Furthermore, where there are more gypsies doing the rounds, the pugmarks get quickly overrun by the tyre tracks, which makes it easier to figure out if the pugmarks are fresh or from long before. On the other hand, where there are fewer gypsies, the pugmarks are no help, especially when the tiger movement is robust. In fact, even that gets difficult to figure out because the same tiger may have treaded the same path a couple of times in the span of several hours, and the pugmarks left behind might create the impression that the tiger movement has been big whereas it might just be usual.
So we followed the tiger tracks and tried making educated guesses about the whereabouts of the tiger. There were just two or three more gypsies in addition to ours, and they too couldn’t spot the tiger, just like us.
But we got to know the complete story of Maasi Maa (or T-28, formally), a well-known female tiger of Sanjay Dubri Tiger Reserve that has been doing the rounds for a while now. The renown of T-28 is such that it has been instrumental in giving wildlife tourism of Sanjay Dubri a good fillip of late with many wildlife tourist visiting Sanjay Dubri to see T-28 with her six cubs, all of which are not hers alone, which is what is interesting about this story.
The tale goes like this. There was another female tiger called T-18, who was the sister of T-28 and had given birth to four cubs at the same time as T-28 had birthed her three. Both female tigers had cubs fathered by the same tiger. However, T-18 was killed by a passing train when she happened to be on the rails when the train came in, as the train tracks run through the core zone of Dubri Tiger Reserve, which has been a longstanding problem. All four of her cubs were left parentless and their fate was pretty much sealed because tiger cubs cannot and do not survive without their mother.
But the Forest Department stepped in to protect the cubs from sad demise and built an enclosure within the jungle to protect the cubs for at least some time, and started feeding them until they were old enough to hunt, but the cubs had to learn how to fend for themselves, for they did not know how to hunt. So the department egged them towards T-28 using elephants. T-28 was bringing up three of her own cubs. Had she rejected the cubs, the department would have had no option but to send them so some zoo or some such facility. However, T-28 took in the four cubs of T-18 and started raising them alongside her own, which is how she got the nickname Maasi Maa for obvious reasons.

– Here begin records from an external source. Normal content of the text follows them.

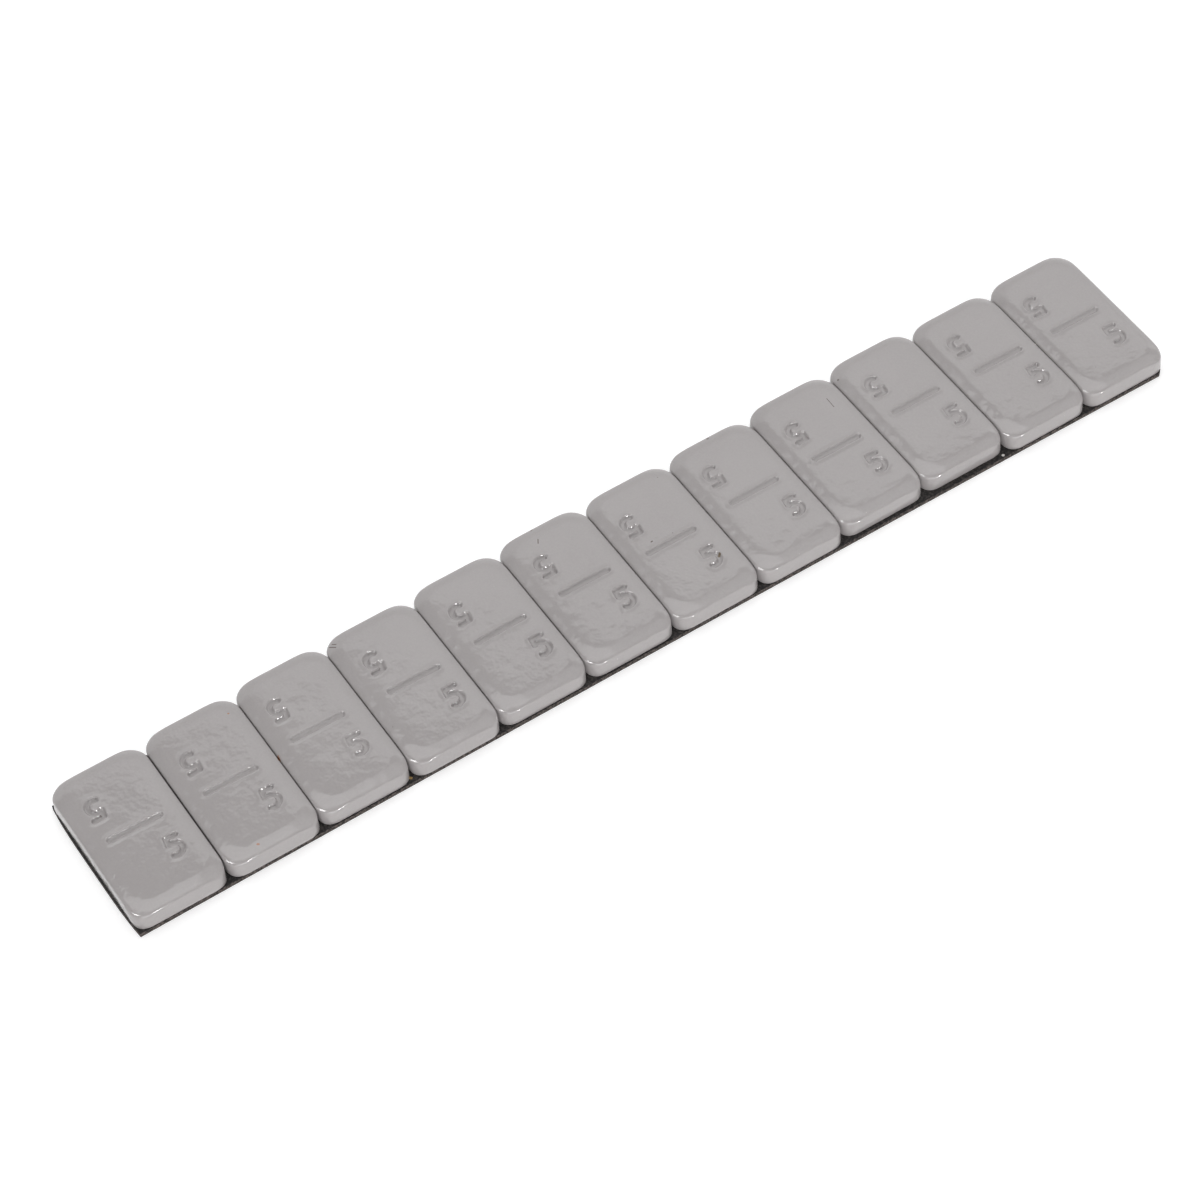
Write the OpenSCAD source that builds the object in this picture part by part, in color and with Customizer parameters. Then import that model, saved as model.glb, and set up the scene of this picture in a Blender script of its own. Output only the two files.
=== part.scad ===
// Stick-on wheel balance weight: a row of coated steel weights on one strip of adhesive foam tape.
// Lengths are in millimetres. X runs along the strip, Y across it, and Z is up.
// The origin is the middle of the strip's underside, where it meets the wheel.

/* [Strip] */
// Number of steel weights on the strip
weight_count = 12; // [2:1:24]
// Slit between one weight and the next
weight_slit = 0.1; // [0.05:0.05:0.8]

/* [Weight] */
// Size of one weight along the strip
weight_w = 11.5; // [9:0.1:16]
// Size of one weight across the strip
weight_len = 20.5; // [14:0.1:30]
// Height of one weight up to its flat top
weight_h = 2.8; // [1.8:0.05:6]
// Corner radius of a weight, seen from above
corner_r = 2.1; // [1.9:0.1:3.5]

/* [Rounded top] */
// Width of the shoulder between the flat top and the wall
shoulder_w = 1.5; // [0.8:0.05:1.8]
// How far the shoulder falls from the flat top, were it to reach the wall
shoulder_fall = 0.4; // [0.15:0.05:0.5]
// Radius of the rim between shoulder and wall
rim_r = 0.25; // [0.1:0.05:0.45]
// Radius under the foot of the wall
foot_r = 0.1; // [0.05:0.05:0.3]

/* [Stamped bar] */
// Length of the bar stamped across the middle of a weight
bar_len = 6.6; // [3:0.1:6.8]
// Width of the bar at the top face
bar_w = 0.7; // [0.4:0.05:1.2]
// Depth of the bar
bar_depth = 0.2; // [0.05:0.05:0.5]

/* [Foam tape] */
// How much shorter the tape is than a weight, at each end of the weight
tape_inset = 0.25; // [0:0.05:1.5]
// How far the tape lies towards the front of the row
tape_shift = 0.35; // [0:0.05:0.6]
// How far the tape stands out before the first weight
tape_lead = 0.25; // [0:0.05:1]
// Thickness of the foam with its two coats of glue
tape_t = 0.5; // [0.3:0.05:2]
// How far the last weight stands out past the end cut of the tape
end_cut = 0.6; // [0:0.05:2]
// Corner that the end cut took off the tape
snip = 0.5; // [0.1:0.05:1.5]

/* [Release liner] */
// Thickness of the film that covers the glue until the weight is used
liner_t = 0.1; // [0.05:0.01:0.3]

/* [Hidden] */
// How far each weight sits off the middle line of the tape, as it was pressed on
seat_shift = [-0.2, -0.2, 0, -0.15, 0.05, 0.1, -0.1, -0.1, 0.25, 0.35, -0.25, -0.35];
pitch = weight_w + weight_slit;
strip_len = weight_count * pitch - weight_slit;
part_len = tape_lead + strip_len;
tape_w = weight_len - 2 * tape_inset;
seat_z = liner_t + tape_t;
corner_x = weight_w / 2 - corner_r;
corner_y = weight_len / 2 - corner_r;
// The shoulder is an arc that starts level at the flat top
flat_r = corner_r - shoulder_w;
shoulder_r = (shoulder_w * shoulder_w + shoulder_fall * shoulder_fall) / (2 * shoulder_fall);
shoulder_z = weight_h - shoulder_r;
// The rim is an arc that lies inside the shoulder arc and touches it and the wall
rim_x = corner_r - rim_r;
rim_z = shoulder_z + sqrt(pow(shoulder_r - rim_r, 2) - pow(rim_x - flat_r, 2));
touch_x = flat_r + shoulder_r * (rim_x - flat_r) / (shoulder_r - rim_r);
// The bar is a trough with a round bottom and round ends
trough_r = (bar_w * bar_w / 4 + bar_depth * bar_depth) / (2 * bar_depth);
$fn = 96;

function weight_name(i) = str("weight_", i < 9 ? "0" : "", i + 1);
weight_names = [for (i = [0:weight_count - 1]) weight_name(i)];

// Half of the section through a weight's edge, from the corner's own axis out to the wall
module edge_section() {
    square([flat_r, weight_h]);
    translate([0, foot_r]) square([corner_r, rim_z - foot_r]);
    square([corner_r - foot_r, weight_h / 2]);
    translate([corner_r - foot_r, foot_r]) circle(r = foot_r);
    translate([rim_x, rim_z]) circle(r = rim_r);
    intersection() {
        translate([flat_r, shoulder_z]) circle(r = shoulder_r);
        square([touch_x, weight_h]);
    }
}

// Section across the whole weight, side to side
module across_section() {
    translate([-corner_x, 0]) square([2 * corner_x, weight_h]);
    translate([corner_x, 0]) edge_section();
    mirror([1, 0]) translate([corner_x, 0]) edge_section();
}

module weight_blank() {
    rotate([90, 0, 0]) linear_extrude(2 * corner_y, center = true) across_section();
    for (turn = [0, 180]) rotate(turn) {
        translate([0, corner_y, 0]) rotate([90, 0, 90])
            linear_extrude(2 * corner_x, center = true) edge_section();
        translate([corner_x, corner_y, 0]) rotate_extrude(angle = 90) edge_section();
        translate([-corner_x, corner_y, 0]) rotate(90) rotate_extrude(angle = 90) edge_section();
    }
}

module stamped_bar() {
    translate([0, 0, weight_h - bar_depth + trough_r]) {
        rotate([0, 90, 0]) cylinder(r = trough_r, h = bar_len - bar_w, center = true);
        for (side = [-1, 1]) translate([side * (bar_len - bar_w) / 2, 0, 0]) sphere(r = trough_r);
    }
}

module steel_weight(i) {
    shift = seat_shift[i % len(seat_shift)];
    color([0.67, 0.66, 0.65])
        translate([tape_lead - part_len / 2 + weight_w / 2 + i * pitch, shift, seat_z])
            difference() {
                weight_blank();
                stamped_bar();
            }
}

// Outline of tape and liner, which were cut together: square at one end, snipped at the other
module tape_outline() {
    x0 = -part_len / 2;
    x1 = part_len / 2 - end_cut;
    y0 = -tape_shift - tape_w / 2;
    y1 = -tape_shift + tape_w / 2;
    polygon([[x0, y0], [x1 - snip, y0], [x1, y0 + snip], [x1, y1], [x0, y1]]);
}

module foam_tape() {
    color([0.13, 0.12, 0.11])
        translate([0, 0, liner_t]) linear_extrude(tape_t) tape_outline();
}

module release_liner() {
    color([0.2, 0.17, 0.15]) linear_extrude(liner_t) tape_outline();
}

release_liner();
foam_tape();
for (i = [0:weight_count - 1])
    steel_weight(i);
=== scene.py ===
# %% [markdown]
# # A stick-on wheel balance weight
#
# Twelve small steel weights, pressed with a rounded top and coated light grey, sit side by side on one
# strip of black foam tape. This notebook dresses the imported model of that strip. Every length is in
# metres, and a value in millimetres is written as a number times `MM`.

# %% Load the frame
import math
from collections import Counter

import bpy
from mathutils import Matrix, Vector


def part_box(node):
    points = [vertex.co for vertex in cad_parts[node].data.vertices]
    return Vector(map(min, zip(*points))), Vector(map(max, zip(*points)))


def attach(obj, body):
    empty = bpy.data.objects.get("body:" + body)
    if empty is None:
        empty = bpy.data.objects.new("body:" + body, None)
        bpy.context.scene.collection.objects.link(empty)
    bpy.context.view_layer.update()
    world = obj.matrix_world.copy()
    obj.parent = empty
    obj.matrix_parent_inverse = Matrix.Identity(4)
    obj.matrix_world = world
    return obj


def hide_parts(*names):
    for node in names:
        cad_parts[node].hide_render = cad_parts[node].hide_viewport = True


MM = 0.001
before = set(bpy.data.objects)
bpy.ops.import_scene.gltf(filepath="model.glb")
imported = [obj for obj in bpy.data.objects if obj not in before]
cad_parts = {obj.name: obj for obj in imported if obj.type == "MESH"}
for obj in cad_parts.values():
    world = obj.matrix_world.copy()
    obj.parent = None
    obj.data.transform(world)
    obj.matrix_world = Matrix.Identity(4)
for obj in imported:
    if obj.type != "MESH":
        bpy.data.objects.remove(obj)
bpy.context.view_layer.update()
weights = sorted(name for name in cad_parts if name.startswith("weight_"))

# %% [markdown]
# ## The camera
#
# The photo looks down on the strip from its left front corner through a long lens, and the camera was
# held about three degrees off level. The eye and the angles come from matching the slits between the
# weights, whose spacing is known. `forward` follows from the two angles, and the roll then turns the
# picture about it.

# %% Place the camera
EYE = Vector((-131.7, -214.26, 326.71)) * MM
AZIMUTH = math.radians(30.83)
ELEVATION = math.radians(52.72)
ROLL = math.radians(3.14)
LENS_MM = 108.3


def add_camera():
    """The photo's camera: a 36 mm wide sensor behind a long lens."""
    data = bpy.data.cameras.new("camera")
    data.lens = LENS_MM
    data.clip_start = 0.01
    camera = bpy.data.objects.new("camera", data)
    bpy.context.collection.objects.link(camera)
    down_slope = math.cos(ELEVATION)
    forward = Vector((math.sin(AZIMUTH) * down_slope, math.cos(AZIMUTH) * down_slope, -math.sin(ELEVATION)))
    level_right = Vector((math.cos(AZIMUTH), -math.sin(AZIMUTH), 0.0))
    right = Matrix.Rotation(ROLL, 3, forward) @ level_right
    up = right.cross(forward)
    turn = Matrix((right, up, -forward)).transposed()
    camera.matrix_world = Matrix.Translation(EYE) @ turn.to_4x4()
    bpy.context.scene.camera = camera
    return camera


camera = add_camera()
print("camera looks along", [round(v, 4) for v in -camera.matrix_world.col[2].xyz])

# %% [markdown]
# ## Writing node trees as formulas
#
# Geometry Nodes and shaders share the same Math node, and a shape that follows a rule needs dozens of
# them. Clicking them together one by one reads badly in a script. So `Num` wraps a socket and turns
# Python's own operators into Math nodes: `(x - 2) * y` makes two nodes and links them.

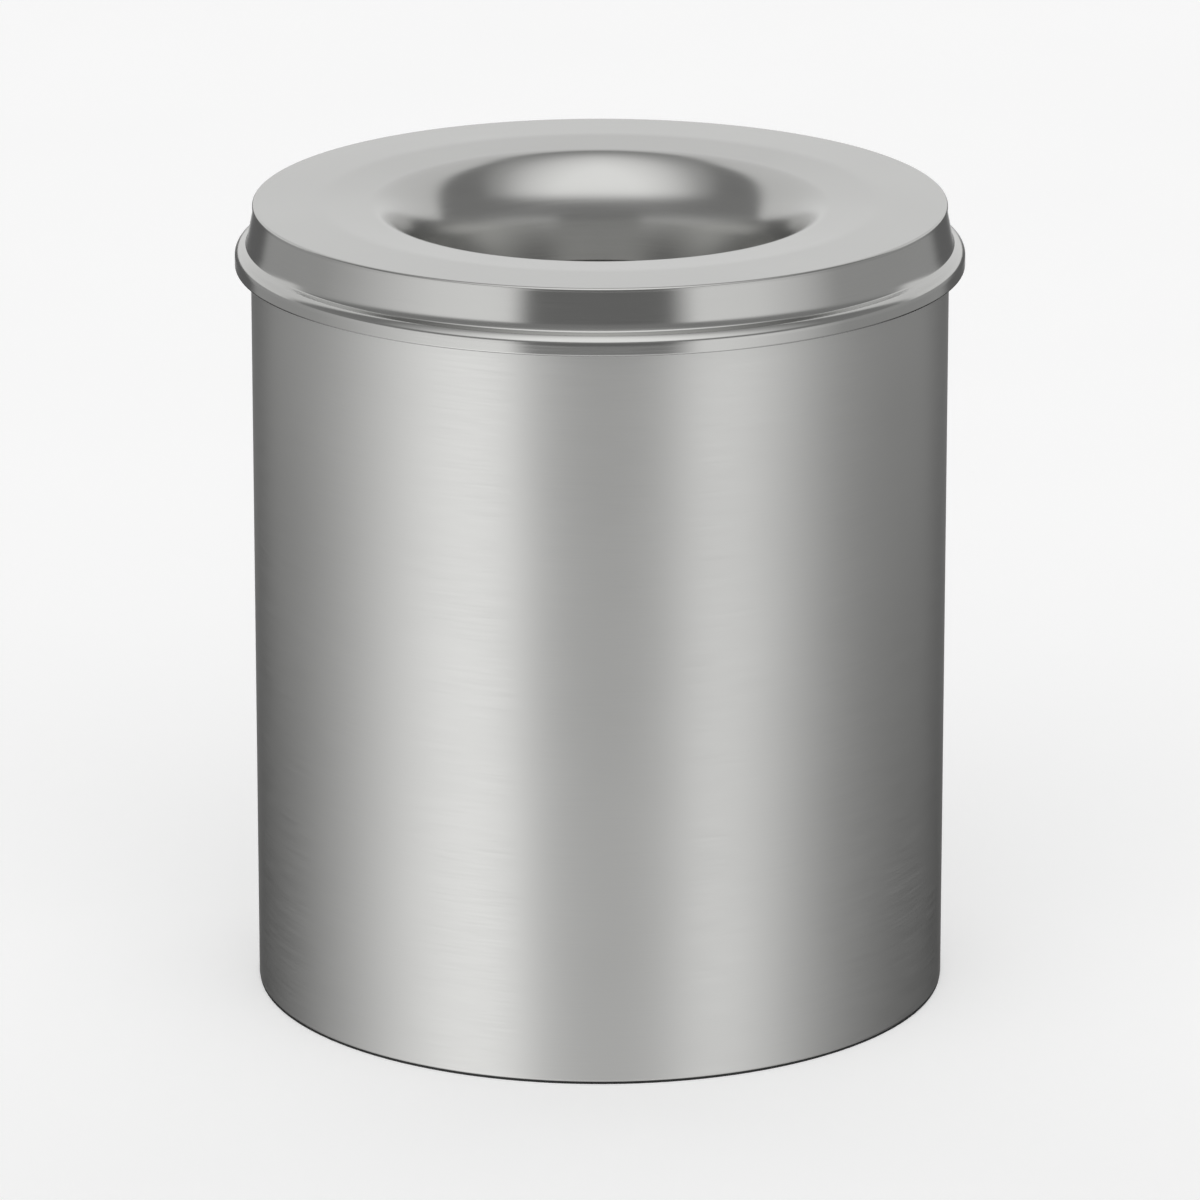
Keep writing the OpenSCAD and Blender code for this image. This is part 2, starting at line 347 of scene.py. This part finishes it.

Unfortunately, a male tiger killed one of T-18’s cubs, who happened to be a male, but T-28 managed to protect all other cubs and all six of them grew up together and are still alive and well, and can hunt for themselves. That’s a remarkable story because tigresses do not ordinarily raise the cub of other tigresses simply because it is hard to raise cubs, as the mother tiger has to hunt much more frequently to feed herself as well as her cubs. And when four more cubs were added to T-28’s litter of three, it couldn’t be easy to hunt for all seven of them, to begin with, and then for all six, when one of them was killed.
Apart from that interesting story — told to us in great detail by Mr. Sonu Singh, our Naturalist on the safari today — we found nothing interesting in Sanjay Dubri Tiger Reserve even though we heard a few urgent calls of the spotted deer, which in all probability were spurred by the movement of a tiger or maybe a leopard, but we did not come across either of them.
In the evening, we packed our bags quickly and left for Bandhavgarh. We reached at about 5:00 PM, and have been working on today’s video for upload since. Again, the internet here is just as much of a headache as anywhere else. So the upload is most likely to be delayed again. Yesterday’s Vlog went up only today in the afternoon after our safari at Sanjay Dubri even though we had been trying to make it live since yesterday night.